In this context, there are at least two reasons why the French Blocking Statute may be implicated by enforcement of the CLOUD Act.
First, while the CLOUD Act is sometimes interpreted as a blocking statute in that the U.S. legislator has the right to establish conditions for international cooperation on cross-border access to digital data, the provision of data under the CLOUD Act can be challenged before U.S. courts and is subject to international agreements. Because these international agreements should result in negotiation by the two countries, in the case of France, drafting will likely take into account the French Blocking Statute, Article 48 of the GDPR and other French data protection laws.

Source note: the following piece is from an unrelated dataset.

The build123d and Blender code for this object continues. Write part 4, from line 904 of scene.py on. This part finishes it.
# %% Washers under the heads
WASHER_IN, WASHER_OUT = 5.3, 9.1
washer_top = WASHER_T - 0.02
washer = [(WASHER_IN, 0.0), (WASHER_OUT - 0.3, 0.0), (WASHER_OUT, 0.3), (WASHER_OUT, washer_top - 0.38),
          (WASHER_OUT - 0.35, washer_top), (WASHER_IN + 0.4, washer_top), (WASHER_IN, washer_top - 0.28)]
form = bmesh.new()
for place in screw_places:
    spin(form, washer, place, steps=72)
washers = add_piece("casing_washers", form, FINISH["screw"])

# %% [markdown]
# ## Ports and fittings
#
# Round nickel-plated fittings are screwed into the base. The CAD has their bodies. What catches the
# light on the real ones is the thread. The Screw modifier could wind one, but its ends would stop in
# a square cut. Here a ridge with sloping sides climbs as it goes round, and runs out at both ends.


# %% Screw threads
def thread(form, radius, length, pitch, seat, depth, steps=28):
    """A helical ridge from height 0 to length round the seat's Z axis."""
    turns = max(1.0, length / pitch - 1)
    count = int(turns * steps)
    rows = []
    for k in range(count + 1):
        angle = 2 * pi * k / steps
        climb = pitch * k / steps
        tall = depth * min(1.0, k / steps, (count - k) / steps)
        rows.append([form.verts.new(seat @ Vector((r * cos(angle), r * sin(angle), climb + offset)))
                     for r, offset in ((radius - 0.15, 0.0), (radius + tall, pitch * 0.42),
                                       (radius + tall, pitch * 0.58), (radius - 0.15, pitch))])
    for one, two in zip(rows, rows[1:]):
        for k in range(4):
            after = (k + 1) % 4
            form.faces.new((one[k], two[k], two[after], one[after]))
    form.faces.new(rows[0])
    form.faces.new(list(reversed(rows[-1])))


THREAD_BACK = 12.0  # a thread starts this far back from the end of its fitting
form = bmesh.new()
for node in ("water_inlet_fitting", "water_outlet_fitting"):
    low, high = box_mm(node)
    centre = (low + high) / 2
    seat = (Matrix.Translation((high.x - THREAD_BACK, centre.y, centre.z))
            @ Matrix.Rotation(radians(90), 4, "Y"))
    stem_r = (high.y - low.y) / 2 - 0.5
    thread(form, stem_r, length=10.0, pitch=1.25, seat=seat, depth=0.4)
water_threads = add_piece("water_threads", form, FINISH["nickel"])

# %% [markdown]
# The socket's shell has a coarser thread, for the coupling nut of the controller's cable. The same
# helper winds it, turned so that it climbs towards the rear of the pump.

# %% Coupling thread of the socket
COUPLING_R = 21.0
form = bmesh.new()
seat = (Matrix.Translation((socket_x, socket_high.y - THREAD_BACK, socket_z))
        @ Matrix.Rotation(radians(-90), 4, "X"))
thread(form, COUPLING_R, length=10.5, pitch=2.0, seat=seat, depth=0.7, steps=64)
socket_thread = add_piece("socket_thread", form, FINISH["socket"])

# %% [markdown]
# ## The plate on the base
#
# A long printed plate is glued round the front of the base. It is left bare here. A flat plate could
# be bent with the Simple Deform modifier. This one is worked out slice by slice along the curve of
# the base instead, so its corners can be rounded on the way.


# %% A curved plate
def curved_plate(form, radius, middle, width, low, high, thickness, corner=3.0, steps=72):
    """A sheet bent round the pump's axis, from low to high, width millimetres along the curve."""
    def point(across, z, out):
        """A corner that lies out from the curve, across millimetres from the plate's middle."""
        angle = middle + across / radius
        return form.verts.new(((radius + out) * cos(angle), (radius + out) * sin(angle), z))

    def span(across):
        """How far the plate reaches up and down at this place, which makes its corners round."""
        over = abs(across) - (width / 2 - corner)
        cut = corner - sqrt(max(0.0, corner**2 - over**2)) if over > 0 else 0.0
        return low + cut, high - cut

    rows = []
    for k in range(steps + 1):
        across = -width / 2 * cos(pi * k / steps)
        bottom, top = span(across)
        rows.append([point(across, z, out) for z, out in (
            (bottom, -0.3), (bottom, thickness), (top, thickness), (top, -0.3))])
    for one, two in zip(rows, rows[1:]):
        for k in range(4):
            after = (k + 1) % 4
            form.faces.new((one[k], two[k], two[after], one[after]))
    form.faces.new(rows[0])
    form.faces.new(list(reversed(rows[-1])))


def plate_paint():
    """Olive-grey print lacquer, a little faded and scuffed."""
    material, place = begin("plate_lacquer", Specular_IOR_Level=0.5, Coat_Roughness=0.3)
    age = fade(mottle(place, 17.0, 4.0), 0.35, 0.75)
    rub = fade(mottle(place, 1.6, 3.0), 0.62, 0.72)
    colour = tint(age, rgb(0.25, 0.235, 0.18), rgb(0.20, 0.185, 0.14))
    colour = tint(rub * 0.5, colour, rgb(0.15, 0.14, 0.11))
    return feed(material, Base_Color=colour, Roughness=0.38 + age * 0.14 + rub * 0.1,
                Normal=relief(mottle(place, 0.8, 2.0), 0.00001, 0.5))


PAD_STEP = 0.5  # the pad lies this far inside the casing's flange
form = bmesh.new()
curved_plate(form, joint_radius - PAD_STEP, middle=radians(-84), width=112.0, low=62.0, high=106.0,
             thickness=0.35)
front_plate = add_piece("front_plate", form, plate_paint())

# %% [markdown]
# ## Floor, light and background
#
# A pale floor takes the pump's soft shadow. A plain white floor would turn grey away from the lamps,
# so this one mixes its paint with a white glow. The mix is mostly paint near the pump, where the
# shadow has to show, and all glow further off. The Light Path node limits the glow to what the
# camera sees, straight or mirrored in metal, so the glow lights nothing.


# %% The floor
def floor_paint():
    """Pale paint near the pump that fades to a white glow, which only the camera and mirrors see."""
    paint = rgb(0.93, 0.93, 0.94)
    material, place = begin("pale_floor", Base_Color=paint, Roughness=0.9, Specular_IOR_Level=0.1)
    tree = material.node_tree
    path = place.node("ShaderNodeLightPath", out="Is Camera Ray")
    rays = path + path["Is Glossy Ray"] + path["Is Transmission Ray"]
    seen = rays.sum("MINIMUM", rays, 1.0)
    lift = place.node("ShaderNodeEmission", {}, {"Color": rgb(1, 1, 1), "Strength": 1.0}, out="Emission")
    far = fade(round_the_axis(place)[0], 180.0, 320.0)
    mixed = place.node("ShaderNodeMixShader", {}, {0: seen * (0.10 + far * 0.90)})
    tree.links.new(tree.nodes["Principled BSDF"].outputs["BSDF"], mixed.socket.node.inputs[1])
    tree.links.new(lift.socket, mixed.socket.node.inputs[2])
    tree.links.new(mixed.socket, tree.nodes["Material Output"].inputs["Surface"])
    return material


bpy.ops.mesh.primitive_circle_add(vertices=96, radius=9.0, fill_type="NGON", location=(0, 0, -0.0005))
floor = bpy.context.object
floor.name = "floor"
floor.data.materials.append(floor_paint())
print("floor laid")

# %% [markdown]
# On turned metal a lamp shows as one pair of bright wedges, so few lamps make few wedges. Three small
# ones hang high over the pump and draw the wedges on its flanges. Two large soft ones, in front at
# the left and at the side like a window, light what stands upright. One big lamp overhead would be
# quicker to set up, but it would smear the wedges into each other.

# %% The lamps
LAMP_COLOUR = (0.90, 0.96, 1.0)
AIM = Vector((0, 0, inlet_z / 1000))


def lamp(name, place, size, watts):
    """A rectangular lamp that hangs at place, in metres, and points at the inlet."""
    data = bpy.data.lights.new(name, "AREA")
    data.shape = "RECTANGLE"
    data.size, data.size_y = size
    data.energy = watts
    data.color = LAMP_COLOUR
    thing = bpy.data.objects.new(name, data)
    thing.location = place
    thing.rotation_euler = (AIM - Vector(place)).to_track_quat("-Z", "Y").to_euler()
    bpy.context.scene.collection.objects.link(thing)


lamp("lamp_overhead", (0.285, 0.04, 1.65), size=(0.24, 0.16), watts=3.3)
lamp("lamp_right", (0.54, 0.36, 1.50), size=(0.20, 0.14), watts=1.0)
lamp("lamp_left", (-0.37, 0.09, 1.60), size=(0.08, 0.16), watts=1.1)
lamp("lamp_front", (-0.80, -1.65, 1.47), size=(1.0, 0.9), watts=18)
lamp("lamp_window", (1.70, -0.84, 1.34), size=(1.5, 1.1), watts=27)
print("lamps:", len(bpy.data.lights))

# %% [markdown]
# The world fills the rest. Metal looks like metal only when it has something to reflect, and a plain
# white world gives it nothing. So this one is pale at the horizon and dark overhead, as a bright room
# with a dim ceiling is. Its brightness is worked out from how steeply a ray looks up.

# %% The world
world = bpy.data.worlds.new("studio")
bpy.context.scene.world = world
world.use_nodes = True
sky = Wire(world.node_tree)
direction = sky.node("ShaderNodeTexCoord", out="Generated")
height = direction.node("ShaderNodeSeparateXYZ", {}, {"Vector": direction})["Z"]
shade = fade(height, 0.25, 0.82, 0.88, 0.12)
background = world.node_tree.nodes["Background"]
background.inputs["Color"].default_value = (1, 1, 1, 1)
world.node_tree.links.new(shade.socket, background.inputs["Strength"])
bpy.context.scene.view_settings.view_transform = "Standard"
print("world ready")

Second, by introducing a procedure for pre-enforcement challenges to SCA warrants and requiring a comity analysis, the CLOUD Act effectively follows the approach stemming from the well-known Supreme Court decision in Société Nationale Industrielle Aérospatiale v. U.S. District Court, 482 U.S. 522 (1987), which requires a U.S. federal court to carry out a balancing analysis to decide whether to compel production of information from litigants or nonparties outside the U.S. Based on this precedent, in the case of companies based in France, U.S. courts have previously compelled production of information based on the fact that the French Blocking Statute was generally not enforced. In the interest of French companies and individuals seeking to resist production of their communications under the CLOUD Act, it may be helpful for the Ministry of Justice to issue guidance underlining the need for French prosecutors to strictly enforce the French Blocking Statute. Companies with an interest in the production of communications stored in France to U.S. regulators, however, may not share those interests.
Cross-border discovery — in civil, criminal and regulatory contexts — remains difficult. Issues abound, only complicated by the passage of the GDPR and the uncertainties that remain around its terms and enforcement. The Gauvain Report may help alleviate some confusion in this area.